Written task: Output a verbatim copy of the data, cut off after the line that contains "return loop".

>> Begin Records for this task

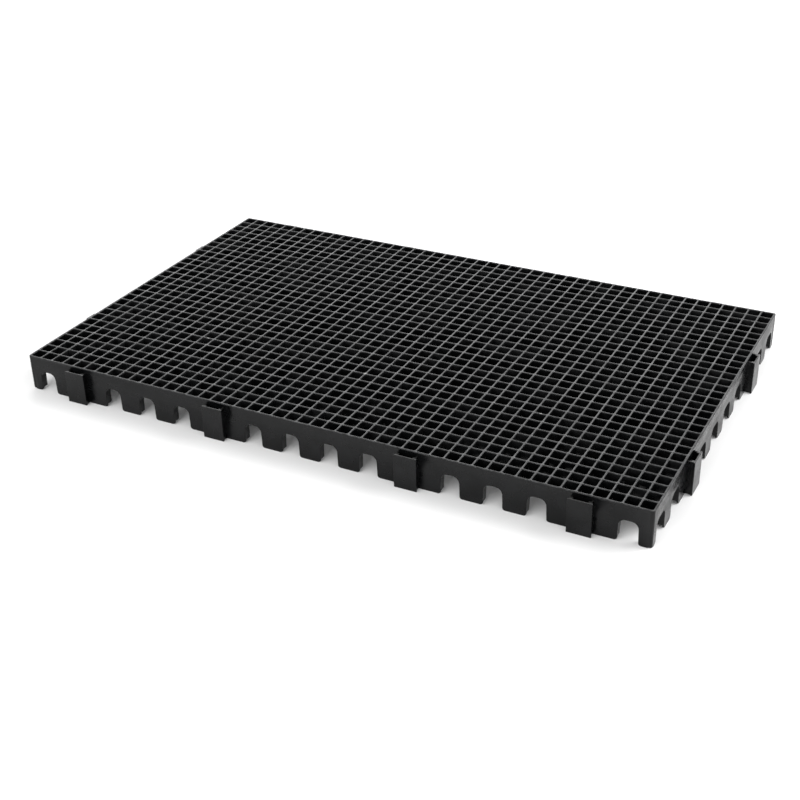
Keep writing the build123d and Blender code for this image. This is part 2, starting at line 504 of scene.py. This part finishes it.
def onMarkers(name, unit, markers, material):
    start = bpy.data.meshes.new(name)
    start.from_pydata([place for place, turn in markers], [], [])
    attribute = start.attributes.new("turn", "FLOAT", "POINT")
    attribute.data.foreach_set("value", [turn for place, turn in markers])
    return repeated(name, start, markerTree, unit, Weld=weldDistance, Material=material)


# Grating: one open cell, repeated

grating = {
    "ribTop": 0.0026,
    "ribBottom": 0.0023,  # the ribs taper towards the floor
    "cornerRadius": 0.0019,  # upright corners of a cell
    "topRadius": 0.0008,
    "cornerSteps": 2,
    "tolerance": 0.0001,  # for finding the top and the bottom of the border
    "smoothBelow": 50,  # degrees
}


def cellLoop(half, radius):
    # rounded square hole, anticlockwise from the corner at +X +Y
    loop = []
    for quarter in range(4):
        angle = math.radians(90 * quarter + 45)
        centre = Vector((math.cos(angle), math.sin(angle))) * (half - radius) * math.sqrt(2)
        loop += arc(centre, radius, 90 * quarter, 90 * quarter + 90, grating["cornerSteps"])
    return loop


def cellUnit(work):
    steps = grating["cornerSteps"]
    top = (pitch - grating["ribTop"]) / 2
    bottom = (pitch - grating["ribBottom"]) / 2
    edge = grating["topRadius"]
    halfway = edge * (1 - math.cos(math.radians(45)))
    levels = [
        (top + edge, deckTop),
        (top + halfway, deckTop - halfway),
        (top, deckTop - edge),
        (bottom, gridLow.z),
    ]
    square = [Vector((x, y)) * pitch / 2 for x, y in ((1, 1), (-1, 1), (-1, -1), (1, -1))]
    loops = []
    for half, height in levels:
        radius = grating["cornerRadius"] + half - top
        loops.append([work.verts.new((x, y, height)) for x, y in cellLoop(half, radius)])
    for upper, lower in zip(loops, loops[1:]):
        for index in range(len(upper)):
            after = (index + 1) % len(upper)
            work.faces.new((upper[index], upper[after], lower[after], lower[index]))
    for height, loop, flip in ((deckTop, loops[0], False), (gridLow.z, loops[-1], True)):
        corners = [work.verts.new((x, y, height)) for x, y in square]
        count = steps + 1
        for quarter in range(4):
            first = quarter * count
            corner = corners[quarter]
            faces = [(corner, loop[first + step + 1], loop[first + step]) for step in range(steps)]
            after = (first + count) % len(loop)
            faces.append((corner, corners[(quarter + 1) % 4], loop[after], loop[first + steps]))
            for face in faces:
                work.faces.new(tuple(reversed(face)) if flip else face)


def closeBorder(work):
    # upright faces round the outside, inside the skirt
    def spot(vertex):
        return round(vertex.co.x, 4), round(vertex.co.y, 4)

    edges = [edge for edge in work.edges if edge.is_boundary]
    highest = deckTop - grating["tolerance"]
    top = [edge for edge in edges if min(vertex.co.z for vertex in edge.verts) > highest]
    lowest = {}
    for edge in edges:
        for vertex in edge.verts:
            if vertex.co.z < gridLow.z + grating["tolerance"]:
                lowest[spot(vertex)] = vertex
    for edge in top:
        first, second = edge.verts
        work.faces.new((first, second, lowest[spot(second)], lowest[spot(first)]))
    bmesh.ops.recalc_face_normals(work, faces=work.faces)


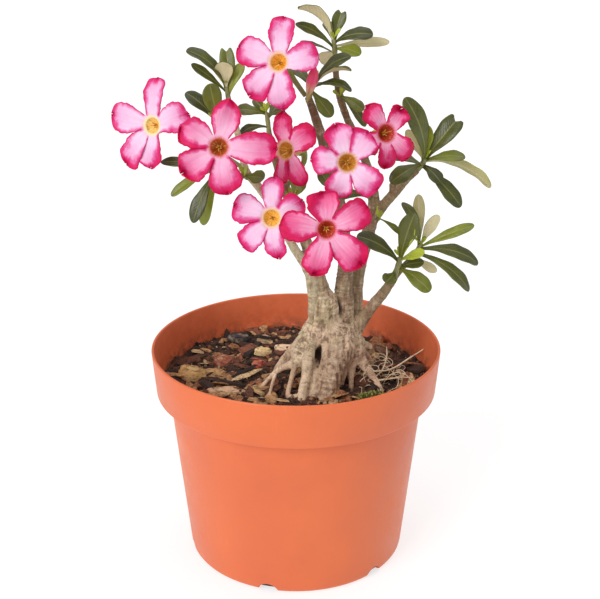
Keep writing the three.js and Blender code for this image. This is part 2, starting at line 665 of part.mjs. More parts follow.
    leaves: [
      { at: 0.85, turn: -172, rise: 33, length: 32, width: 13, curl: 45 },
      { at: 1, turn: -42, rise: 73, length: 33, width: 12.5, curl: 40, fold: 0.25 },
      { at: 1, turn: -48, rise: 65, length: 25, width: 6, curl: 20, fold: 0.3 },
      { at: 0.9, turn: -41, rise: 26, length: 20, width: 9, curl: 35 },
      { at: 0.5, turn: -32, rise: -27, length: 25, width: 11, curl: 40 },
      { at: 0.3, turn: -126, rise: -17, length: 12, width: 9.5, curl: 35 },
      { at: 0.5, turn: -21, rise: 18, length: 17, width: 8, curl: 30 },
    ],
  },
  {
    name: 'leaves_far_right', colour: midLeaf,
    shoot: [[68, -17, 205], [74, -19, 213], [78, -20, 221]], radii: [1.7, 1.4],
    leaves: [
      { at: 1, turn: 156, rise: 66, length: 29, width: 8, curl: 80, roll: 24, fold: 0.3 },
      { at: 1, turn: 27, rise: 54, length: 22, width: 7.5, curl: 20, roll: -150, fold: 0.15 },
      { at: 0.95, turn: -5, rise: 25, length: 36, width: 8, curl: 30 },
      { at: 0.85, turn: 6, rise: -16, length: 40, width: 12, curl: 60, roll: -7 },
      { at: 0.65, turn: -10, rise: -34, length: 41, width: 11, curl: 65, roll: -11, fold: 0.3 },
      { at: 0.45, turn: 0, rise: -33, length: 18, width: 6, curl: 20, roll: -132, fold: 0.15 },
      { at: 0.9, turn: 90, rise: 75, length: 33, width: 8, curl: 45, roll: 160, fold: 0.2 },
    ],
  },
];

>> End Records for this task

Final answer:
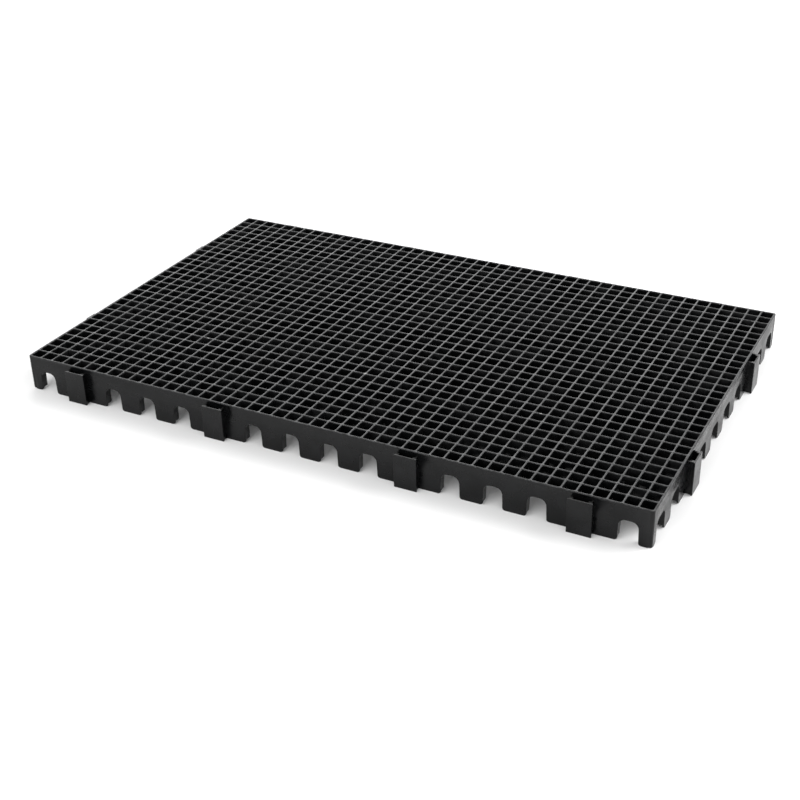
Keep writing the build123d and Blender code for this image. This is part 2, starting at line 504 of scene.py. This part finishes it.
def onMarkers(name, unit, markers, material):
    start = bpy.data.meshes.new(name)
    start.from_pydata([place for place, turn in markers], [], [])
    attribute = start.attributes.new("turn", "FLOAT", "POINT")
    attribute.data.foreach_set("value", [turn for place, turn in markers])
    return repeated(name, start, markerTree, unit, Weld=weldDistance, Material=material)


# Grating: one open cell, repeated

grating = {
    "ribTop": 0.0026,
    "ribBottom": 0.0023,  # the ribs taper towards the floor
    "cornerRadius": 0.0019,  # upright corners of a cell
    "topRadius": 0.0008,
    "cornerSteps": 2,
    "tolerance": 0.0001,  # for finding the top and the bottom of the border
    "smoothBelow": 50,  # degrees
}


def cellLoop(half, radius):
    # rounded square hole, anticlockwise from the corner at +X +Y
    loop = []
    for quarter in range(4):
        angle = math.radians(90 * quarter + 45)
        centre = Vector((math.cos(angle), math.sin(angle))) * (half - radius) * math.sqrt(2)
        loop += arc(centre, radius, 90 * quarter, 90 * quarter + 90, grating["cornerSteps"])
    return loop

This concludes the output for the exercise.